• Challenge
What follows is a listing to be transcribed exactly.

• Dataset content
"""

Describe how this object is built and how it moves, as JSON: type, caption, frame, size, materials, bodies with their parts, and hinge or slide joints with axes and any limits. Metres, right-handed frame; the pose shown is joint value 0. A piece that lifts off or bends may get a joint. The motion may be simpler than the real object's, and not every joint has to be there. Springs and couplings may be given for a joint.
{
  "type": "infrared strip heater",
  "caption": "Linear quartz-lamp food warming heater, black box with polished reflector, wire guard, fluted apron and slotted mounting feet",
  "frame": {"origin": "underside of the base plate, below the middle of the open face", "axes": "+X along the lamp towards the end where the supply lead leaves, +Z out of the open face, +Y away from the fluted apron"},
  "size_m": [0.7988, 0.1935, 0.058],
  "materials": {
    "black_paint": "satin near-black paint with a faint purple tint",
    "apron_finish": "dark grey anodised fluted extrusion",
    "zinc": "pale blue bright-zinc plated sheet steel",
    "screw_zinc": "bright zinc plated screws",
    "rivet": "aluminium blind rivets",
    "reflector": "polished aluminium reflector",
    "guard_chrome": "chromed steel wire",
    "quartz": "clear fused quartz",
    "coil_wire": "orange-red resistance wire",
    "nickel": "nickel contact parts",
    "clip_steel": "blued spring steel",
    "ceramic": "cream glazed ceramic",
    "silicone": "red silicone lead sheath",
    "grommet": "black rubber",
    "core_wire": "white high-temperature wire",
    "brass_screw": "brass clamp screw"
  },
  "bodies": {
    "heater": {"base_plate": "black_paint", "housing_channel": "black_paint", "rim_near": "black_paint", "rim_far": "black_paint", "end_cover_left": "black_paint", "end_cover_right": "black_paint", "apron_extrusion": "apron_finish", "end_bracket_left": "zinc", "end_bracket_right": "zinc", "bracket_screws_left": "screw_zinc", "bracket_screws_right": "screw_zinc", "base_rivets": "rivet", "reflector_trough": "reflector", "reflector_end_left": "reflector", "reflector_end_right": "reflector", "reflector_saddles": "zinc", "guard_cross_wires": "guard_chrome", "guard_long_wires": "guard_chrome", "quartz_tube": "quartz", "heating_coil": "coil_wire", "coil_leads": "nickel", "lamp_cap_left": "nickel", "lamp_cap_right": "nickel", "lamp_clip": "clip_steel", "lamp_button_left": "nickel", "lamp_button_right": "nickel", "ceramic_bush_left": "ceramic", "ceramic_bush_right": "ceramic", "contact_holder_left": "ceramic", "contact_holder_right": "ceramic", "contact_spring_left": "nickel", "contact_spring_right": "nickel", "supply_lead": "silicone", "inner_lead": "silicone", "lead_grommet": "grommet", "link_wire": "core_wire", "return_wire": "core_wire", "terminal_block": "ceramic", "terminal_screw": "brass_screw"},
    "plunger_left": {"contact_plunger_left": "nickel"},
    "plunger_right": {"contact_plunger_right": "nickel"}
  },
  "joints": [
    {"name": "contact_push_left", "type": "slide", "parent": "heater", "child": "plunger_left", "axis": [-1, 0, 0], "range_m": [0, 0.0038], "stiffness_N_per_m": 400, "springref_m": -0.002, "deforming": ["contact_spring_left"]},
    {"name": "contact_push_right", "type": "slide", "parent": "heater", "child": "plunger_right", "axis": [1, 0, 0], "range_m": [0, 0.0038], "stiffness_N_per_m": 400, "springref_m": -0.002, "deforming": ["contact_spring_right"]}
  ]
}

"""

• Result for this exercise
Describe how this object is built and how it moves, as JSON: type, caption, frame, size, materials, bodies with their parts, and hinge or slide joints with axes and any limits. Metres, right-handed frame; the pose shown is joint value 0. A piece that lifts off or bends may get a joint. The motion may be simpler than the real object's, and not every joint has to be there. Springs and couplings may be given for a joint.
{
  "type": "infrared strip heater",
  "caption": "Linear quartz-lamp food warming heater, black box with polished reflector, wire guard, fluted apron and slotted mounting feet",
  "frame": {"origin": "underside of the base plate, below the middle of the open face", "axes": "+X along the lamp towards the end where the supply lead leaves, +Z out of the open face, +Y away from the fluted apron"},
  "size_m": [0.7988, 0.1935, 0.058],
  "materials": {
    "black_paint": "satin near-black paint with a faint purple tint",
    "apron_finish": "dark grey anodised fluted extrusion",
    "zinc": "pale blue bright-zinc plated sheet steel",
    "screw_zinc": "bright zinc plated screws",
    "rivet": "aluminium blind rivets",
    "reflector": "polished aluminium reflector",
    "guard_chrome": "chromed steel wire",
    "quartz": "clear fused quartz",
    "coil_wire": "orange-red resistance wire",
    "nickel": "nickel contact parts",
    "clip_steel": "blued spring steel",
    "ceramic": "cream glazed ceramic",
    "silicone": "red silicone lead sheath",
    "grommet": "black rubber",
    "core_wire": "white high-temperature wire",
    "brass_screw": "brass clamp screw"
  },
  "bodies": {
    "heater": {"base_plate": "black_paint", "housing_channel": "black_paint", "rim_near": "black_paint", "rim_far": "black_paint", "end_cover_left": "black_paint", "end_cover_right": "black_paint", "apron_extrusion": "apron_finish", "end_bracket_left": "zinc", "end_bracket_right": "zinc", "bracket_screws_left": "screw_zinc", "bracket_screws_right": "screw_zinc", "base_rivets": "rivet", "reflector_trough": "reflector", "reflector_end_left": "reflector", "reflector_end_right": "reflector", "reflector_saddles": "zinc", "guard_cross_wires": "guard_chrome", "guard_long_wires": "guard_chrome", "quartz_tube": "quartz", "heating_coil": "coil_wire", "coil_leads": "nickel", "lamp_cap_left": "nickel", "lamp_cap_right": "nickel", "lamp_clip": "clip_steel", "lamp_button_left": "nickel", "lamp_button_right": "nickel", "ceramic_bush_left": "ceramic", "ceramic_bush_right": "ceramic", "contact_holder_left": "ceramic", "contact_holder_right": "ceramic", "contact_spring_left": "nickel", "contact_spring_right": "nickel", "supply_lead": "silicone", "inner_lead": "silicone", "lead_grommet": "grommet", "link_wire": "core_wire", "return_wire": "core_wire", "terminal_block": "ceramic", "terminal_screw": "brass_screw"},
    "plunger_left": {"contact_plunger_left": "nickel"},
    "plunger_right": {"contact_plunger_right": "nickel"}
  },
  "joints": [
    {"name": "contact_push_left", "type": "slide", "parent": "heater", "child": "plunger_left", "axis": [-1, 0, 0], "range_m": [0, 0.0038], "stiffness_N_per_m": 400, "springref_m": -0.002, "deforming": ["contact_spring_left"]},
    {"name": "contact_push_right", "type": "slide", "parent": "heater", "child": "plunger_right", "axis": [1, 0, 0], "range_m": [0, 0.0038], "stiffness_N_per_m": 400, "springref_m": -0.002, "deforming": ["contact_spring_right"]}
  ]
}